§ Source excerpt:
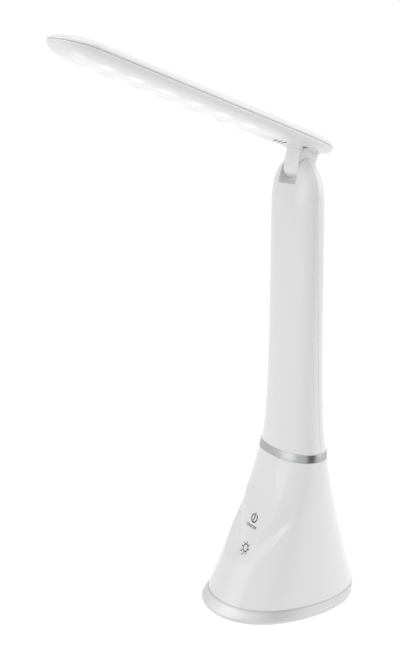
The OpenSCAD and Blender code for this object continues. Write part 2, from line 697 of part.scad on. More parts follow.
// Sections of the cover, open downwards
function cover_sections(side, top, below, n) = [for (u = head_us)
    let (w = (head_half - side) * plan(u), d = (cover_h - top) * pow(plan(u), 0.75))
    station(concat([for (p = arc(w, d, cover_k, n)) [-p[0], parting_gap - p[1]]],
        below > 0 ? [[-w, -below], [w, -below]] : []), u, length_share(side))];

led_pitch = (head_reach - led_tip - led_first) / (led_count - 1);
collar_h = 1.5;                                 // collar of the hull round the neck, below its underside
collar_t = 0.9;
lip_t = 0.8;                                    // lip of the hull that locates the cover
rim_in = head_wall + 0.35;
strip_screw_us = [for (i = [0.5, led_count / 2, led_count - 1.5]) led_first + led_pitch * i];
head_screw_x = 11.8;
head_screw_u = 7.3;
flange_z = head_lift - 2.2;                     // underside of the neck's flange
flange_t = 1.8;
flange_y = 3.4;                                 // middle of the flange's wide arm
flange_w = 28.6;
tongue_w = 16.4;                                // the flange's front tongue
tongue_l = 5.6;                                 // how much longer than the neck it is
neck_screw_xy = [for (x = [-1, 1])
    each [[x * (tongue_w / 2 - 3.6), -neck_l / 2 - 2.5], [x * (flange_w / 2 - 2.5), flange_y]]];
floor_z = head_lift - hull_d + head_wall;       // inner floor of the hull

module neck_plan(grow, h) {
    rounded_box(neck_w + 2 * grow, neck_l + 2 * grow, h, 2.5 + grow);
}

module head_hull() {
    color(white) head_frame() difference() {
        union() {
            difference() {
                union() {
                    skin(hull_sections(0, 0, 0, 20));
                    skin([for (u = head_us) let (w = (head_half - rim_in) * plan(u))
                        station([[-w, -0.8], [w, -0.8], [w, 1], [-w, 1]], u, length_share(rim_in))]);
                }
                skin(hull_sections(rim_in + lip_t, head_wall, 3, 16));
            }
            translate([0, 0, head_lift - hull_d - collar_h])
                neck_plan(play + collar_t, floor_z - head_lift + hull_d + collar_h);
            for (p = neck_screw_xy) translate([p.x, p.y, floor_z - head_wall / 2])
                cylinder(r = 2.2, h = flange_z - floor_z + head_wall / 2);
            for (x = [-1, 1]) translate([x * head_screw_x, -head_screw_u, floor_z - head_wall / 2])
                cylinder(r = 3.4, h = head_lift - 1 - floor_z + head_wall / 2);
        }
        translate([0, 0, head_lift - hull_d - 3]) neck_plan(play, 8);
        for (p = neck_screw_xy) translate([p.x, p.y, floor_z - 0.9]) cylinder(r = core_r - 0.3, h = 6);
        for (x = [-1, 1]) translate([x * head_screw_x, -head_screw_u, head_lift - hull_d - over]) {
            cylinder(r = 2.2, h = hull_d - 3.4 + over);
            cylinder(r = 1.2, h = hull_d + over);
        }
        vents();
    }
}

vent_w = 1.3;

// Three slanting cooling slots in front of the neck
module vents() {
    for (i = [0:2]) translate([-3.2 + 1.5 * i, -22.8 + 2.7 * i, head_lift - hull_d - over])
        rotate(-14) linear_extrude(4) rounded_slot(12 + 1.8 * i, vent_w, 0);
}

module head_cover() {
    color(white) head_frame() difference() {
        union() {
            difference() {
                skin(cover_sections(0, 0, 0, 20));
                skin(cover_sections(head_wall, head_wall, 2, 16));
            }
            for (u = strip_screw_us) translate([0, -u, strip_z + strip_t])
                cylinder(r = 2.4, h = cover_h + parting_gap - head_wall / 2 - strip_z - strip_t + head_lift);
            for (x = [-1, 1]) translate([x * head_screw_x, -head_screw_u, head_lift - 0.8])
                cylinder(r = 2.8, h = cover_h - head_wall / 2 + 0.9);
        }
        for (u = strip_screw_us) translate([0, -u, strip_z]) cylinder(r = 0.9, h = strip_t + 3);
        for (x = [-1, 1]) translate([x * head_screw_x, -head_screw_u, head_lift - 1]) cylinder(r = 0.9, h = 5);
    }
}

strip_w = 12;
strip_t = 1.2;
strip_z = head_lift + 1;                        // underside of the LED board
chip_t = 1;
trough_t = 0.8;
strip_back = led_first - 10;
strip_front = led_first + led_pitch * (led_count - 1) + 6;
led_us = [for (i = [0:led_count - 1]) led_first + led_pitch * i];

module led_board() {
    color("#e8e8e4") head_frame() difference() {
        translate([-strip_w / 2, -strip_front, strip_z]) cube([strip_w, strip_front - strip_back, strip_t]);
        for (u = strip_screw_us) translate([0, -u, strip_z - over]) cylinder(r = 1.2, h = strip_t + 2 * over);
    }
}

module led_chips() {
    color("#f6e7a8") head_frame() for (u = led_us)
        translate([-led_size / 2, -u - led_size / 2, strip_z - chip_t]) cube([led_size, led_size, chip_t]);
}

trough_half = 18;

// White trough under the LED board: a bent sheet with a window under each LED
module reflector() {
    z = strip_z - chip_t - trough_t;
    color("#f7f7f5") head_frame() difference() {
        union() {
            intersection() {
                translate([0, -strip_back, z]) rotate([90, 0, 0]) linear_extrude(strip_front - strip_back)
                    polygon([[-trough_half, -1.8], [-11, 0], [11, 0], [trough_half, -1.8],
                        [trough_half, -1.8 + trough_t], [11, trough_t], [-11, trough_t],
                        [-trough_half, -1.8 + trough_t]]);
                translate([0, 0, z - 5]) linear_extrude(10) {
                    translate([-trough_half, -strip_front + trough_half])
                        square([2 * trough_half, strip_front - strip_back - trough_half]);
                    translate([0, -strip_front + trough_half]) circle(r = trough_half);
                }
            }
            for (u = strip_screw_us) translate([0, -u, z + trough_t / 2])
                cylinder(r = 2.2, h = chip_t + trough_t / 2);
        }
        for (u = led_us) translate([0, -u, z - over])
            cylinder(r = led_size * 0.5 + 1.4, h = trough_t + chip_t + over);
        for (u = strip_screw_us) translate([0, -u, z - over]) cylinder(r = 1.2, h = 5);
    }
}

module strip_screws() {
    color(steel) head_frame() for (u = strip_screw_us) translate([0, -u, strip_z - chip_t - trough_t])
        rotate([180, 0, 0]) screw(0.9, strip_t + chip_t + trough_t + screw_bite, 1.9, 1.1);
}

module head_screws() {
    color(steel) head_frame() for (x = [-1, 1])
        translate([x * head_screw_x, -head_screw_u, head_lift - 3.4]) rotate([180, 0, 0])
            screw(0.9, head_screw_l, 1.9, 1.4);
}

lead2_r = 1.1;
channel_x = 4;
channel_y = 4.8;

module neck_block() {
    color(white) head_frame() difference() {
        union() {
            rotate([0, 90, 0]) rotate_extrude() roller_profile(knuckle_r, knuckle_w / 2, 2.6);
            intersection() {
                rotate([90, 0, 90]) linear_extrude(neck_w, center = true)
                    polygon([[-knuckle_r + 0.2, 0], [knuckle_r - 0.2, 0], [neck_l / 2, head_lift - hull_d],
                        [neck_l / 2, flange_z], [-neck_l / 2, flange_z], [-neck_l / 2, head_lift - hull_d]]);
                neck_plan(0, flange_z);
            }
            translate([0, 0.5 - tongue_l / 2, flange_z]) rounded_box(tongue_w, neck_l + tongue_l, flange_t, 3);
            translate([0, flange_y, flange_z]) rounded_box(flange_w, 7.8, flange_t, 3);
        }
        rotate([0, 90, 0]) cylinder(r = pin_r + pin_fit, h = knuckle_w + 2, center = true);
        translate([channel_x, channel_y, -knuckle_r]) cylinder(r = lead2_r + 0.3, h = 40);
        for (p = neck_screw_xy) translate([p.x, p.y, flange_z - over])
            cylinder(r = core_r, h = flange_t + 2 * over);
    }
}

// Half profile of a roller with rounded rims, for rotate_extrude
module roller_profile(r, half, rim) {
    translate([0, -half]) square([r - rim, 2 * half]);
    translate([0, -half + rim]) square([r, 2 * (half - rim)]);
    for (s = [-1, 1]) translate([r - rim, s * (half - rim)]) circle(r = rim);
}

module neck_screws() {
    color(steel) head_frame() for (p = neck_screw_xy) translate([p.x, p.y, flange_z + flange_t])
        screw(core_r - 0.3, flange_t + screw_bite, 2, 1.2);
}

module head_lead() {
    top = strip_z + strip_t + lead2_r;
    color("#dcdcda") head_frame()
        wire([[channel_x, channel_y, -3], [channel_x, channel_y, top], [0, -strip_back - 4, top]], lead2_r);
}

base_shell();
foot_ring();
base_plate();
rubber_pad();
base_screws();
ballast_weight();
battery_tray();
tray_screws();
battery_cell();
main_board();
board_screws();
touch_pads();
charging_board();
charging_socket();
trim_ring();
column_front_shell();
column_rear_shell();
column_screws();
hinge_bracket();
bracket_screws();
hinge_pin();
hinge_nut();
friction_washers();
column_lead();
neck_block();
neck_screws();
head_hull();
head_cover();
led_board();
led_chips();
reflector();
strip_screws();
head_screws();
head_lead();
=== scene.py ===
import bmesh
import bpy
import json
import math
import numpy as np
from mathutils import Matrix, Vector


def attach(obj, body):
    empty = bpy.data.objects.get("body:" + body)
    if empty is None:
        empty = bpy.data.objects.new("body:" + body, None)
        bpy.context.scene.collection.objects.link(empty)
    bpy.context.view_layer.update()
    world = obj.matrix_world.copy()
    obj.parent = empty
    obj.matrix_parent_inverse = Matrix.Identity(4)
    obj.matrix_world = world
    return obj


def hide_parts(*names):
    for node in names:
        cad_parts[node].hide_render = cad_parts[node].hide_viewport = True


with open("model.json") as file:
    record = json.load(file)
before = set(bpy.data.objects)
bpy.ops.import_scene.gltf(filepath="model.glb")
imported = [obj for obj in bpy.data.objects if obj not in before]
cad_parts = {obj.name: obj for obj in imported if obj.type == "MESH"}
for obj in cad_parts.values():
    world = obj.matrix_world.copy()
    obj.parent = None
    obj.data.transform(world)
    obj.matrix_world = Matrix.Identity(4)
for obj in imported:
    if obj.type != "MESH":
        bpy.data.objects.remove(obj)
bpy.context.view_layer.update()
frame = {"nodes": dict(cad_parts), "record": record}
scene = bpy.context.scene
nodes = frame["nodes"]
mm = 0.001

# camera: place in mm, angles in degrees, worked out from the lamp's own outline
view = dict(place=(585.3, -410.1, 374.7), yaw=59.79, pitch=12.92, roll=0.02, lens=55.34, sensor=36, farEnd=20)
cameraData = bpy.data.cameras.new("camera")
cameraData.lens = view["lens"]
cameraData.sensor_width = view["sensor"]
cameraData.clip_end = view["farEnd"]
camera = bpy.data.objects.new("camera", cameraData)
scene.collection.objects.link(camera)
camera.location = [v * mm for v in view["place"]]
camera.rotation_euler = [math.radians(v) for v in (90 - view["pitch"], view["roll"], view["yaw"])]
scene.camera = camera
scene.view_settings.view_transform = "Standard"
print("stage: camera set")


# shapes as arrays, in millimetres
def ramp(t):    # 0 before 0, 1 after 1, and t squared times (3 - 2t) between
    c = np.clip(t, 0, 1)
    return c * c * (3 - 2 * c)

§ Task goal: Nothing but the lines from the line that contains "base_shell();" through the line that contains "bpy.data.objects.remove(obj)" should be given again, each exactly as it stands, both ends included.

§ Correct output:
base_shell();
foot_ring();
base_plate();
rubber_pad();
base_screws();
ballast_weight();
battery_tray();
tray_screws();
battery_cell();
main_board();
board_screws();
touch_pads();
charging_board();
charging_socket();
trim_ring();
column_front_shell();
column_rear_shell();
column_screws();
hinge_bracket();
bracket_screws();
hinge_pin();
hinge_nut();
friction_washers();
column_lead();
neck_block();
neck_screws();
head_hull();
head_cover();
led_board();
led_chips();
reflector();
strip_screws();
head_screws();
head_lead();
=== scene.py ===
import bmesh
import bpy
import json
import math
import numpy as np
from mathutils import Matrix, Vector


def attach(obj, body):
    empty = bpy.data.objects.get("body:" + body)
    if empty is None:
        empty = bpy.data.objects.new("body:" + body, None)
        bpy.context.scene.collection.objects.link(empty)
    bpy.context.view_layer.update()
    world = obj.matrix_world.copy()
    obj.parent = empty
    obj.matrix_parent_inverse = Matrix.Identity(4)
    obj.matrix_world = world
    return obj


def hide_parts(*names):
    for node in names:
        cad_parts[node].hide_render = cad_parts[node].hide_viewport = True


with open("model.json") as file:
    record = json.load(file)
before = set(bpy.data.objects)
bpy.ops.import_scene.gltf(filepath="model.glb")
imported = [obj for obj in bpy.data.objects if obj not in before]
cad_parts = {obj.name: obj for obj in imported if obj.type == "MESH"}
for obj in cad_parts.values():
    world = obj.matrix_world.copy()
    obj.parent = None
    obj.data.transform(world)
    obj.matrix_world = Matrix.Identity(4)
for obj in imported:
    if obj.type != "MESH":
        bpy.data.objects.remove(obj)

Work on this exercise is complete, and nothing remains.